2. Accelerated Time-to-Value Achievement
One of hypercare’s most significant benefits is its ability to compress the timeline for customers to realize meaningful value from their investment. Through dedicated resources, expedited issue resolution, and proactive guidance, customers often achieve their first major success milestones 30-50% faster than those receiving standard support. This acceleration is crucial for maintaining momentum and preventing buyer’s remorse during the vulnerable early adoption phase.

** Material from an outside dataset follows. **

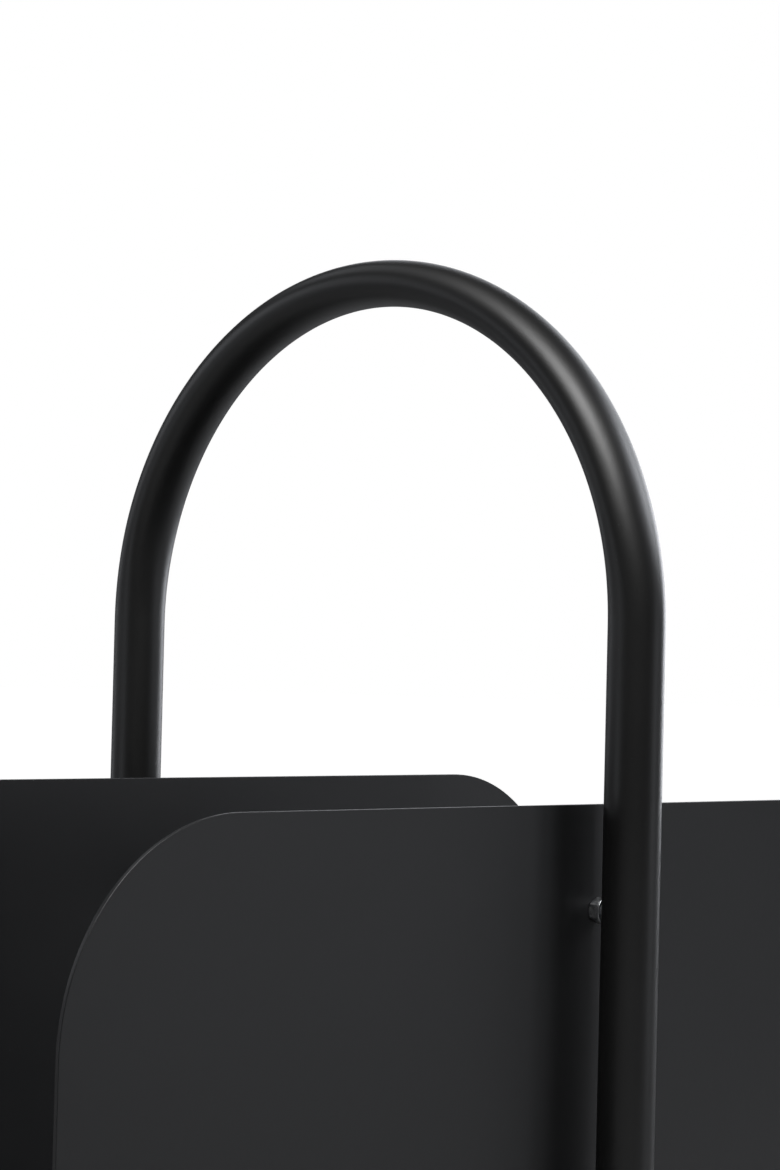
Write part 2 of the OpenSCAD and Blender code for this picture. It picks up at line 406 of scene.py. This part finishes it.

3. Enhanced Revenue Expansion Opportunities
Customers who experience hypercare support show 20-30% higher rates of expansion revenue through upsells, cross-sells, and contract upgrades. The intensive relationship-building inherent in hypercare creates deeper product adoption, stronger stakeholder relationships, and better understanding of additional needs. These customers become more receptive to expansion conversations because they’ve experienced the value of your organization’s commitment to their success.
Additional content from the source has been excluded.